> [What to do]
Repeat exactly the lines from the start of the material below up to and including the "rim_d = 116; // [108:1:120]" line.

> [Provided data]
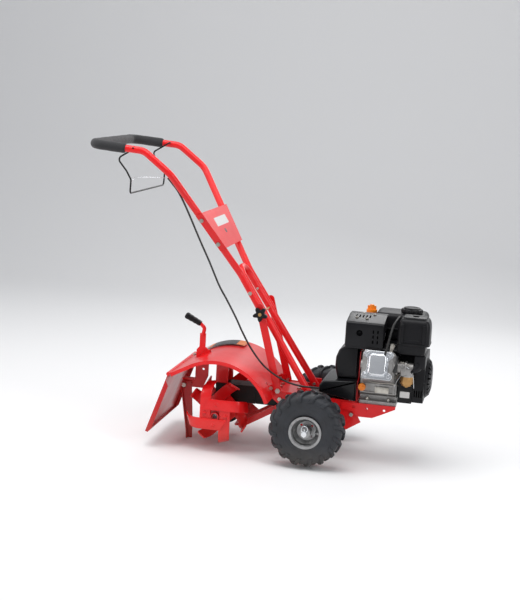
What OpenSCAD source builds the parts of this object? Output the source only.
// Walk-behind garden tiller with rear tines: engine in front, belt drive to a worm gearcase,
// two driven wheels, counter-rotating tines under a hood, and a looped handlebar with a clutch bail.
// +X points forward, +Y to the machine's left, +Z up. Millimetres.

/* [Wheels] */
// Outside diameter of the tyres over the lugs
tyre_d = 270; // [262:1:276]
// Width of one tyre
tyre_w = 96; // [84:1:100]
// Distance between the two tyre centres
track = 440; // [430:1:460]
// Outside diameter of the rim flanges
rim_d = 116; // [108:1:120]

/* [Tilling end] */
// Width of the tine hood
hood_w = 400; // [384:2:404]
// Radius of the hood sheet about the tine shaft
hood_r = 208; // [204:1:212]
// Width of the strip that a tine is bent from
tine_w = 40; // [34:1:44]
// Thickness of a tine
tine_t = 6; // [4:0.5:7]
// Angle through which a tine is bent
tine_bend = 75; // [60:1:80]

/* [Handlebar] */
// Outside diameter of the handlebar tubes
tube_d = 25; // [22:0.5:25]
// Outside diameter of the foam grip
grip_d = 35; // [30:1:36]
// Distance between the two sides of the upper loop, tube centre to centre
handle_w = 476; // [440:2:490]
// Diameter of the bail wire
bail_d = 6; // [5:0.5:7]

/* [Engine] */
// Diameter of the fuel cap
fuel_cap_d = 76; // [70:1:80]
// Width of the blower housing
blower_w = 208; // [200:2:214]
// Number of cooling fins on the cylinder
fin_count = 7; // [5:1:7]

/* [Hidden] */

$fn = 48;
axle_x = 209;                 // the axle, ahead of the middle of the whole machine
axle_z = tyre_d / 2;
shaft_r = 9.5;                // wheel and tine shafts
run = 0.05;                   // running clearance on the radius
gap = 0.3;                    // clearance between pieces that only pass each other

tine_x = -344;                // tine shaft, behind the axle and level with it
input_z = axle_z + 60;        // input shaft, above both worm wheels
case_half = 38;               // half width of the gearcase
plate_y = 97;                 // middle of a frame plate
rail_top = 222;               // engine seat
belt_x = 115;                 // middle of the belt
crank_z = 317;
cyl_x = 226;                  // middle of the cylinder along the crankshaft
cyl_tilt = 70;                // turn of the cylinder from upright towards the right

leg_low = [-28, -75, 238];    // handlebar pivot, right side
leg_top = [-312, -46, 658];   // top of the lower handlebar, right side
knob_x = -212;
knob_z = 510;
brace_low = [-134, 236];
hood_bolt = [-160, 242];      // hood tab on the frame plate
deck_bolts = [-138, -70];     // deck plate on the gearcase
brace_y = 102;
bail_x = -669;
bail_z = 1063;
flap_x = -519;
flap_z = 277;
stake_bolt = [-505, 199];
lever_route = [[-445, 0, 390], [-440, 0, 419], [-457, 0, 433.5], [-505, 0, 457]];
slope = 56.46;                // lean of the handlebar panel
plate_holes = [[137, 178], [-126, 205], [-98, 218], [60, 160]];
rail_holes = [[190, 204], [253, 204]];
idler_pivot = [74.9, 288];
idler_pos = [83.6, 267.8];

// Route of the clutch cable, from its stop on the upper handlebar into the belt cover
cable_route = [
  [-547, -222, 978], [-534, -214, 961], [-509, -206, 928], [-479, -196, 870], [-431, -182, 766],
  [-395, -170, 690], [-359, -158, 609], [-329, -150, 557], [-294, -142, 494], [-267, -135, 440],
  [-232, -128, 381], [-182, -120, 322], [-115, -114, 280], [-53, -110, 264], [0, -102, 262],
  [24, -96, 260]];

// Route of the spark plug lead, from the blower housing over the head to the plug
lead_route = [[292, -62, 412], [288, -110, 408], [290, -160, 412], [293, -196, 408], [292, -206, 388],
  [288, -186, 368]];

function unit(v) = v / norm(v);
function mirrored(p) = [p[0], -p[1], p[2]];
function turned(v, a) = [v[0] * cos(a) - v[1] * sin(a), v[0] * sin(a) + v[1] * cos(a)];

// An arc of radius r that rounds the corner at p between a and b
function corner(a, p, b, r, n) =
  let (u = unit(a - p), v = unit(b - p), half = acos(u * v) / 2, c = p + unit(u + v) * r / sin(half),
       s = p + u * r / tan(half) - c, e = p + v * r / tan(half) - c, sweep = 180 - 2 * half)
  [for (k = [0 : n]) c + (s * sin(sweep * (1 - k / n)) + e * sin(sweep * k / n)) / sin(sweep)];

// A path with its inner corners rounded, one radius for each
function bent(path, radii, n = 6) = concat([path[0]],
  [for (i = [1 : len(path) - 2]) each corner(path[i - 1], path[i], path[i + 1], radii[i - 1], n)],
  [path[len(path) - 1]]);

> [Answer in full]
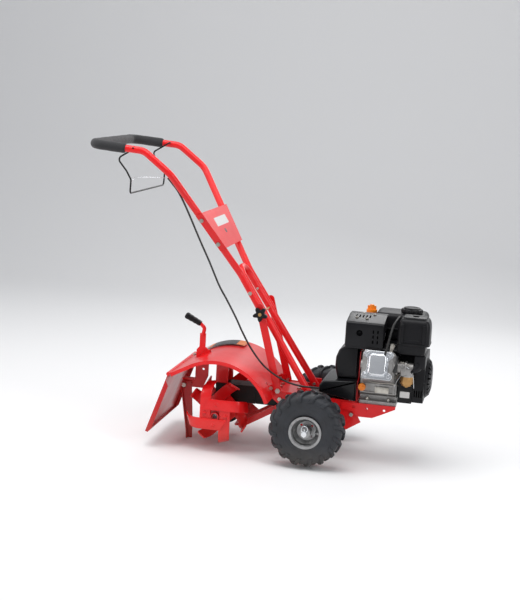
What OpenSCAD source builds the parts of this object? Output the source only.
// Walk-behind garden tiller with rear tines: engine in front, belt drive to a worm gearcase,
// two driven wheels, counter-rotating tines under a hood, and a looped handlebar with a clutch bail.
// +X points forward, +Y to the machine's left, +Z up. Millimetres.

/* [Wheels] */
// Outside diameter of the tyres over the lugs
tyre_d = 270; // [262:1:276]
// Width of one tyre
tyre_w = 96; // [84:1:100]
// Distance between the two tyre centres
track = 440; // [430:1:460]
// Outside diameter of the rim flanges
rim_d = 116; // [108:1:120]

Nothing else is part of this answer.